I asked him how a buyer could claim force majeure.
“Lots of reasons, such as export bans, war, strikes, extreme weather, or so-called Acts of God”, he replied. “Since the start of the war, traders of Ukrainian grain have declared Force Majeure because of the war, FOB Buyers or CIF sellers have found it difficult or impossible to charter a vessel willing to go to the loading ports. There have also been cases where a vessel started loading but could not finish, or finished but could not sail.”
“Is there a list of companies that have not honoured an arbitration ruling?” I asked.
“Yes, there is a list,” he answered. “Gafta posts arbitration awards on their website and circulates them to members after the council meetings held three times a year – in January, June, and October. All members know when a company is a defaulter.
“Smaller companies may continue to trade with a defaulter, but multinationals won’t. It’s a no-go.
“And before you ask the question,” Swithun continued, I don’t know how many companies are on the list. I do know that many companies on the list are defunct.

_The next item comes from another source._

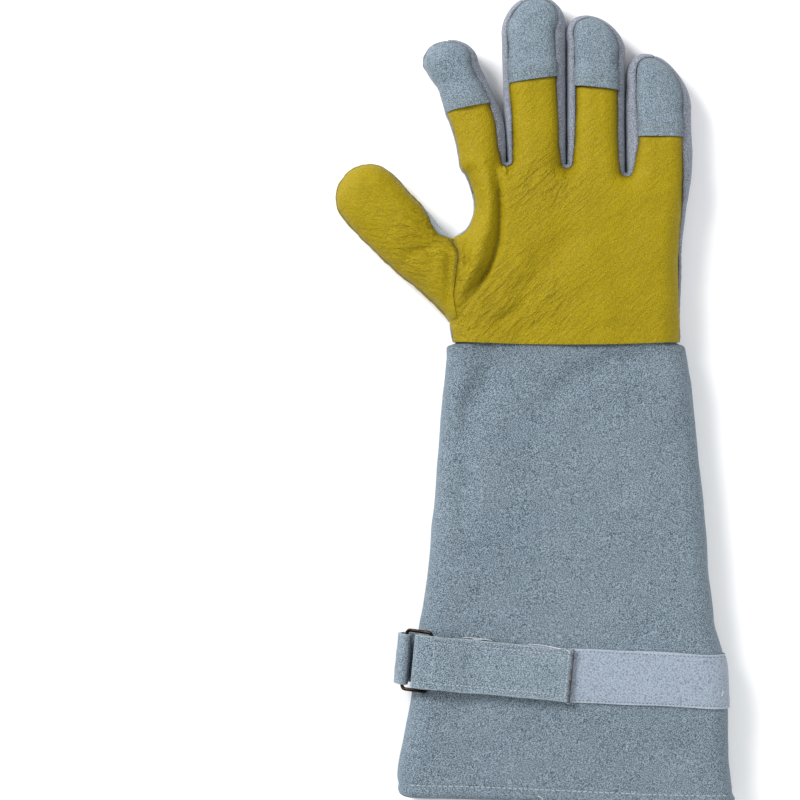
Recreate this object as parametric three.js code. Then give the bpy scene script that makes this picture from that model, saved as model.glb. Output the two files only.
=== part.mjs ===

They disappear and often reappear with a new name, like a phoenix from the flames.
“The system can be ineffective if you’re up against someone who’s not acting in good faith in the first place. They’re going to do everything not to respect the award.”
The waiter bought us our main courses: chicken for Swithun and baked cauliflower for me. Swithun asked me why I didn’t eat meat, but before I could reply, he told me that he had asked his twelve-year-old nephew the same question. He answered, “I like animals. I don’t want to eat them.”
“Sounds like a good enough reason,” I replied. My baked cauliflower was as delicious as the soup but also lukewarm. Shame.
Swithun told me he entered the grain trade in 1999 and did the Gafta Foundation Course in 2001. It is a week-long residential course where you learn the rudiments of contract types like CIF and FOB, and Gafta procedures and all the various elements of the grain trade, such as superintendents and fumigation. In 2006, as its first student, he started a six-module two-year online course, Gafta’s Distance Learning Programme. He then took a trade diploma exam, and Gafta invited him to become an arbitrator in 2008.
“You must have ten years’ experience to be an arbitrator,” he added. “I had just passed the cusp of 10 years. At the time of my appointment, I was GAFTA’s youngest-ever arbitrator.
“I thought it would be an interesting second career – a paid hobby – and it was. I found – and still find – it fascinating to learn from the mistakes of others and see the things that can happen when simple mistakes are made.”
“What sort of mistakes?” I asked.
“An example would be not giving notices on time – or not asking for an extension on a shipment period when a vessel is delayed.”
Swithun finished his chicken and looked at his phone, checking the time. I could feel that he was busy and that his attention was wandering.
“How do you find the time to be an arbitrator when you have a full-time job?” I asked him.
“It’s a dilemma,” he replied. “I didn’t take on many arbitrations when I was working full-time at Solaris, maybe one or two a year. But earlier this year, I was in a hiatus professionally and did several. I’m now trading again; fitting them in during the day is impossible. I do my arbitration work in the evenings and weekends.
“I think it’s possible to do four or five arbitrations a year – maybe six at a push – if you are prepared to work evenings and weekends. It’s challenging because you don’t know how much work each one will involve before you accept them. Some arbitrations are open and shut cases; others are more complex.
“The other tricky thing is that it can take some time between my appointment as an arbitrator and seeing the first submissions. Arbitrations can be like London buses. None will come for a while, and then lots will all turn up at the same time.”
Our waiter asked us if we would like dessert, and I was surprised when Swithun said yes, tempted by pain perdu and baked apple. “But bring the coffee at the same time,” he told the waiter. I knew my time was running out, but I had one last question, perhaps the most important one: What would he advise people to be careful about to avoid ending up in arbitration?
“Know your counterparty,” he replied, “be it the seller or the buyer. Be aware that if you’re buying from a supplier that is not first-class – or deemed to be first-class – you have a significant and often unhedgable risk if the market moves. Many counterparties don’t hedge their transactions and can sometimes find they can’t perform if the market moves against them.
“One case I had was when a company defaulted on the purchase of wheat, claiming that the market price had dropped so much that they would have gone bust if they had executed their purchase. They called it “economic force majeure.” We had to explain to them that there was no such thing – and suggested that maybe they should have hedged their purchase.
“If you’ve sold something and the market plummets, your buyers may try to find a way to extricate themselves from the contract – by hook or by crook, by fair means or foul.”
Outside, the weather was still foul, and the wind had picked up. I took the road, rather than the lake path, back to Lausanne.